The company continues to push forward in trying to build a
coal-fired power plant near Holcomb, in western Kansas. Tri-State would own and
operate one of the project’s two 700-megawatt units. Last October, the
secretary of the Kansas Department of Health and Environment denied a permit
for the facility based on the danger its carbon dioxide pollution posed for
Kansans. Tri-State and its partners have filed several lawsuits to overturn the
denial.
Although it has yet to begin a formal permitting process,
Tri-State also has proposed building a power plant in southeastern Colorado and
already has acquired sufficient water rights – around 20,000 acre-feet – for
such a project.
“There is a cleaner, more reliable and more economically
beneficial way to generate electricity in the 21st century,” said Pam
Kiely, the legislative director of Environment Colorado. “By embracing energy efficiency and clean
energy, Tri-State could reduce demand for electricity, avoid costly
construction of a new dirty power plant. That would save cooperative members
money on their utility bills. Hopefully the PUC can help them get there.”
Part of the PUC’s mission as the state’s utility regulator
is to ensure that Coloradans have safe, reliable and affordable services. An
implicit part of that task hinges on shaping efficient coordination between
utilities.
The PUC also is working with Xcel energy, Colorado’s largest
power provider, on its plans to add 1,000 new megawatts of wind and solar
energy and to cut demand by more than 600 megawatts –the output of an entire
power plant – by investing hundreds of millions of dollars in efficiency
programs. Xcel also has committed to reducing its CO2 emissions 20 percent
below 2005 levels by 2020, and will close two older coal-fired power plants as
part of that effort.
Tri-State, meanwhile, is betting largely on coal, which
prompted inquiries from the PUC about:
- Its
energy- and demand-forecasting methods.
- Changes
to its resource plan, particularly replacements for the deficit left by
the rejected Holcomb project.
- Investment
and planning in clean energy resources.
- Improving
energy efficiency.
- How
its resource plan incorporates the impact of pending climate change
regulations.
Due to the national attention brought by the Kansas
decision, a number of reports already have analyzed some of those issues. Researchers
at Lawrence Berkeley National Laboratory, for example, found that while most
Western utilities are opting for substantial amounts of renewables and
efficiency in response to the financial risks of climate legislation, Tri-State
is not. In fact, of the 16 utilities researchers looked at, they determined
that Tri-State’s embrace of coal and minimal investment in clean energy gave it
the single most carbon-intense energy portfolio.

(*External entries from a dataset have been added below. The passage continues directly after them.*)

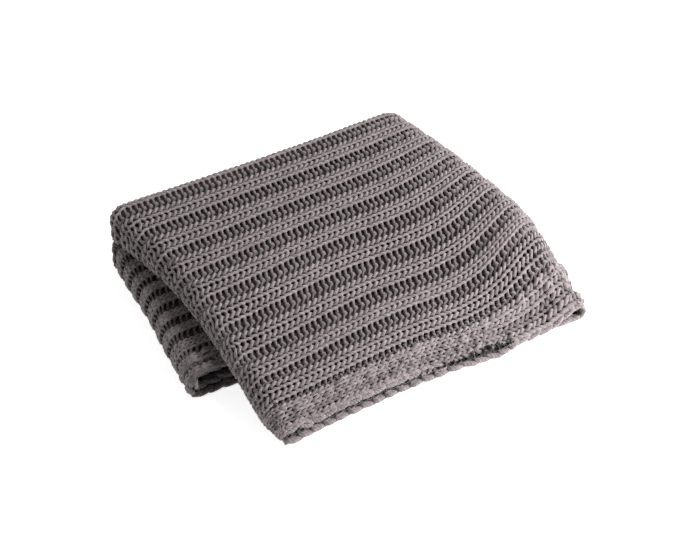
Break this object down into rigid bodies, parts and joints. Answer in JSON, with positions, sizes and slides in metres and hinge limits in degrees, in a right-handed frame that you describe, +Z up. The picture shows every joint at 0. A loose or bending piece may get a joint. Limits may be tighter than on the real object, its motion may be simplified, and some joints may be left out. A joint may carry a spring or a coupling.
{
  "type": "folded chunky knit blanket",
  "caption": "Chunky rib-knit blanket, folded back and forth into a low soft stack that is thick at the back and slopes to the front.",
  "frame": {"origin": "centre of the footprint's bounding rectangle, on the surface it lies on", "axes": "+X runs along the knitted ribs, from the left folds to the right fold; +Y from the front selvedges to the doubled back edge; +Z up"},
  "size_m": [0.4762, 0.3965, 0.091],
  "materials": {
    "knit": "matte thick knitted yarn, warm taupe grey"
  },
  "bodies": {
    "root": {"blanket": "knit"}
  },
  "joints": []
}
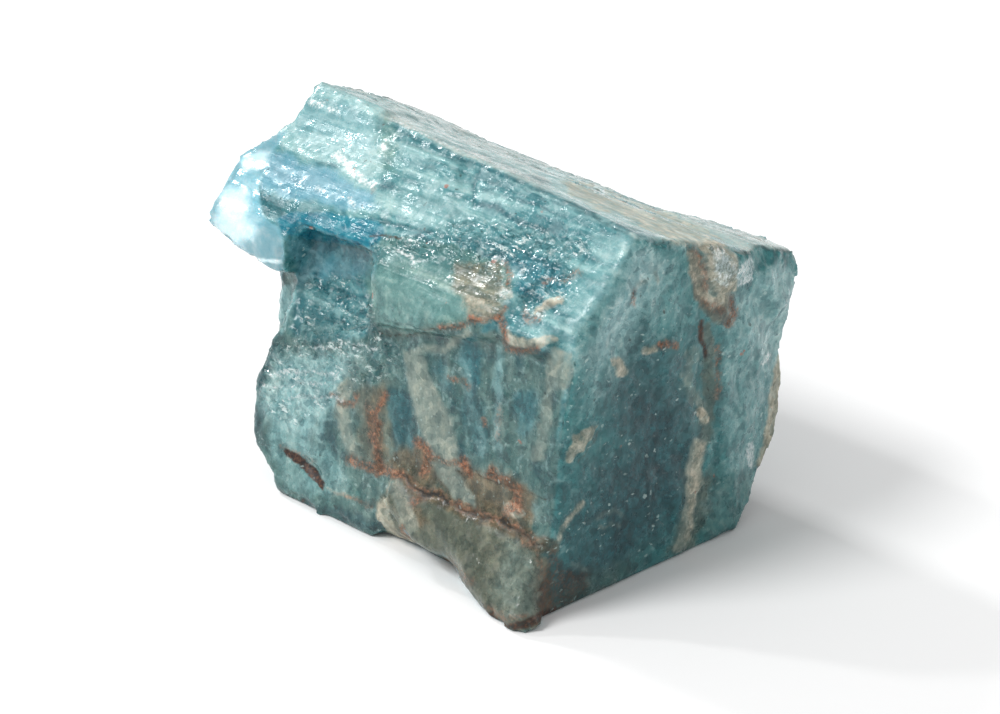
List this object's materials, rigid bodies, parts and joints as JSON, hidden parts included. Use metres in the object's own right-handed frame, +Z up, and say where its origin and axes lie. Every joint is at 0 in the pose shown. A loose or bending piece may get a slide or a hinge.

“As a member ratepayer of one of the rural cooperatives that
Tri-State serves, I’d really like to see them be more aggressive on clean
energy and efficiency,” said Steve Schechter, a Gunnison County Electric
Association ratepayer. “If we continue down the road we’re on, customers are
going to suffer the economic consequences of bad decision-making.”

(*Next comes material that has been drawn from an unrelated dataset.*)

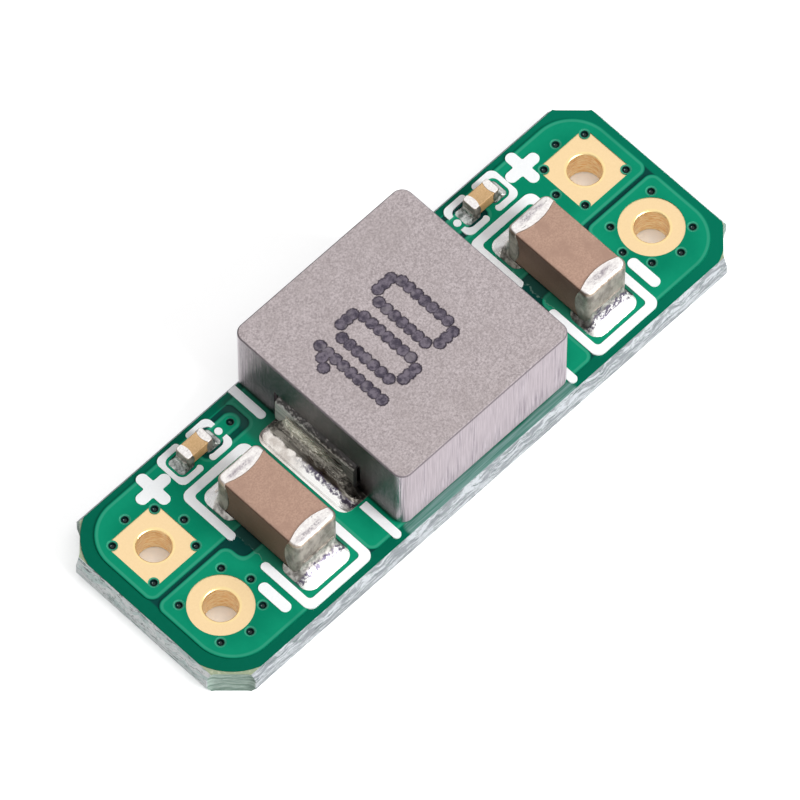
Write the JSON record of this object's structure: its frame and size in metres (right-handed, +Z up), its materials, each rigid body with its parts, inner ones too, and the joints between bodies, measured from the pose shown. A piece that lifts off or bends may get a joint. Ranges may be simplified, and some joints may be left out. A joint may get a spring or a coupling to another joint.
{
  "type": "lc filter module",
  "caption": "Small power filter board with a moulded square inductor between ceramic chip capacitors and plated wire holes at both ends.",
  "frame": {"origin": "centre of the four wire holes, on the board's underside", "axes": "+X from the input end to the output end, +Y towards the positive row of holes, +Z up through the parts"},
  "size_m": [0.0203, 0.007, 0.0037],
  "materials": {
    "laminate": "satin glass fibre and resin",
    "copper": "bare copper",
    "solder_mask": "glossy lacquer",
    "legend_ink": "matte ink",
    "gold_plating": "satin gold plating",
    "pressed_powder": "fine speckled matte",
    "tinned_strip": "drawn tin plating",
    "solder": "bright solder",
    "large_ceramic": "fired matte",
    "small_ceramic": "fired matte",
    "plated_end": "grainy tin plating"
  },
  "bodies": {
    "root": {"capacitor_input_ceramic": "large_ceramic", "capacitor_input_end_ground": "plated_end", "capacitor_input_end_positive": "plated_end", "capacitor_output_ceramic": "large_ceramic", "capacitor_output_end_ground": "plated_end", "capacitor_output_end_positive": "plated_end", "copper_input_ground": "copper", "copper_input_positive": "copper", "copper_output_ground": "copper", "copper_output_positive": "copper", "copper_underside_ground": "copper", "copper_underside_positive": "copper", "inductor_body": "pressed_powder", "inductor_terminal_input": "tinned_strip", "inductor_terminal_output": "tinned_strip", "inductor_winding": "copper", "plated_hole_input_negative": "gold_plating", "plated_hole_input_positive": "gold_plating", "plated_hole_output_negative": "gold_plating", "plated_hole_output_positive": "gold_plating", "silkscreen_legend": "legend_ink", "small_capacitor_input_ceramic": "small_ceramic", "small_capacitor_input_end_ground": "plated_end", "small_capacitor_input_end_positive": "plated_end", "small_capacitor_output_ceramic": "small_ceramic", "small_capacitor_output_end_ground": "plated_end", "small_capacitor_output_end_positive": "plated_end", "small_capacitor_tracks": "copper", "solder_capacitor_input_ground": "solder", "solder_capacitor_input_positive": "solder", "solder_capacitor_output_ground": "solder", "solder_capacitor_output_positive": "solder", "solder_inductor_input": "solder", "solder_inductor_output": "solder", "solder_mask_top": "solder_mask", "solder_mask_underside": "solder_mask", "solder_small_capacitor_input_ground": "solder", "solder_small_capacitor_input_positive": "solder", "solder_small_capacitor_output_ground": "solder", "solder_small_capacitor_output_positive": "solder", "substrate": "laminate", "via_barrels": "copper"}
  },
  "joints": []
}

New York investment advisement firm Innovest came to the
same conclusion in a financial analysis of Tri-State’s partner in the Holcomb
project. Innovest determined that climate legislation could add between $22
million and $54 million annually to Sunflower Electric’s operations, making
“the risks outweigh the potential benefits” of coal. It said Sunflower “failed
to account for likely regulatory scenarios, and will therefore expose its
ratepayers to the significant financial exposure associated with a strategic
focus on developing new coal capacity.”
“Having the PUC involved is a great opportunity both for Tri-State
and for the co-op members it serves,” said Roger Alexander, a Poudre Valley REA
ratepayer. “A more forward-thinking plan will help us save money, reduce our
energy use, create more opportunities to develop local sources of renewable
energy. We hope Tri-State embraces this process and steps up to the plate.